The Risks Investors Must Consider
Investors entering MREDS must do so with eyes wide open. To begin with, they must never lose sight of the relatively lax regulation. Why? Suppose investor journeys derail for any reason; limited recourse options and the loose reins on fund manager discretion will dominate the conversation.
Secondly, prospective fund participants should consistently appreciate that borrower default is at the core of the potential risk in real estate debt funding. They should understand that unpredictable volatility threatens principal and ROI expectations, regardless of how diligent MRED managers may be.
For example, consider the recent economic and market fluctuations that have shaken the interest rate environment despite the Fed’s moderating influence. The ripple effects threaten to:
- Impact real estate values and market momentum.
- Disrupt long-term calm investment conditions.
- Create unpreventable illiquidity, and with it, borrower defaults.

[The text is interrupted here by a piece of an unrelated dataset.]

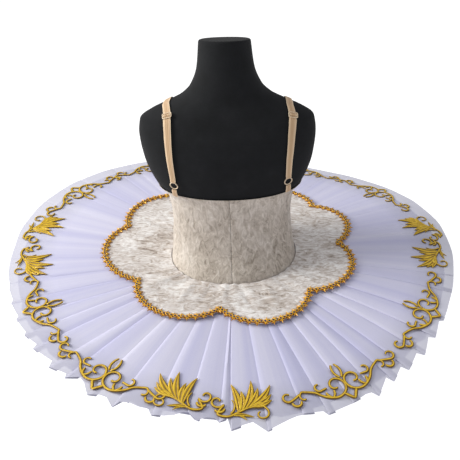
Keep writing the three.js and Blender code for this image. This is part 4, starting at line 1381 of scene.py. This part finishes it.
quarter = math.pi / 2
for name, start, end, columns, node in (
    ("back_panel_left", -quarter, 0, 110, "bodice_back_left"),
    ("back_panel_right", 0, quarter, 110, "bodice_back_right"),
    ("front_panel", quarter, 3 * quarter, 200, "bodice_front"),
):
    panel = add_piece(name, [bodice_part(start, end, columns)], bodice_velvet, [node])

yoke = add_piece("hip_band", [yoke_part()], yoke_cotton(), ["hip_yoke"])

for pair, places in enumerate(PLUMES):
    for mirror, letter, place in zip((-1, 1), "ab", places):
        parts = plume_parts(mirror, *place)
        name = f"plume_{pair + 1}_{letter}"
        add_piece(f"embroidered_{name}", parts, gold_thread, [name])
for number, place in enumerate(SCROLLS):
    name = f"scroll_{number + 1}"
    parts = scroll_parts(*place)
    add_piece(f"embroidered_{name}", parts, gold_thread, [name])

for layer in range(len(NET_LAYERS)):
    part = net_part(layer)
    net = add_piece(
        f"tulle_layer_{layer + 1}", [part], (top_net, second_net, under_net)[min(layer, 2)],
        [f"net_layer_{layer + 1}"], sharp=40, is_open=True,
    )

gimp = add_piece(
    "gimp_braid", gimp_parts() + [picot_part()], gold_gimp, ["gold_braid"], sharp=70
)
beads = add_piece("gimp_beads", [bead_part()], glass_bead(), sharp=70)
overlay = add_piece(
    "scalloped_overlay", [overlay_part()], overlay_velvet, ["velvet_overlay"]
)

for side_name, side_sign in (("left", -1), ("right", 1)):
    upper = add_piece(
        f"shoulder_strap_{side_name}", [strap_part(OVER_SHOULDER, side_sign)], elastic,
        [f"strap_{side_name}"],
    )
    loop = add_piece(
        f"lower_strap_{side_name}",
        [
            strap_part(LOWER_TOP, side_sign, (15, 12)),
            strap_part(LOWER_UNDER, side_sign, (15, 12), offset=1.4),
        ],
        elastic, [f"strap_loop_{side_name}"],
    )
    tab = add_piece(
        f"back_tab_{side_name}", [strap_part(BACK_TAB, side_sign, (11, 12.5), wall=1.5)], elastic,
        [f"strap_tab_{side_name}"],
    )
    add_piece(
        f"slider_{side_name}", [placed(p, SLIDER_TURN, side_sign, SLIDER_OUT) for p in slider_parts()], nylon,
        [f"strap_slider_{side_name}"],
    )
    add_piece(
        f"ring_{side_name}", [placed(ring_part(), RING_TURN, side_sign, RING_OUT)], nylon,
        [f"strap_ring_{side_name}"],
    )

- Severely challenge fund managers’ attempts to rescue viability with limited demand for mortgage notes on the resale market.
- Accelerate devaluations of poorly diversified markets, as some locations and debt fund types suffer losses more than others.
The Bottom Line
There’s no substitute for thorough due diligence that researches a fund manager’s historical performance, exit options, industry coverage, and alignment with one’s risk tolerance. Investors should seek third-party financial advice to prevent impulsive decisions. The right preparation will pave the way to stable income streams in a robustly proven investment arena that can withstand economic headwinds better than most if fund manager professionalism prevails.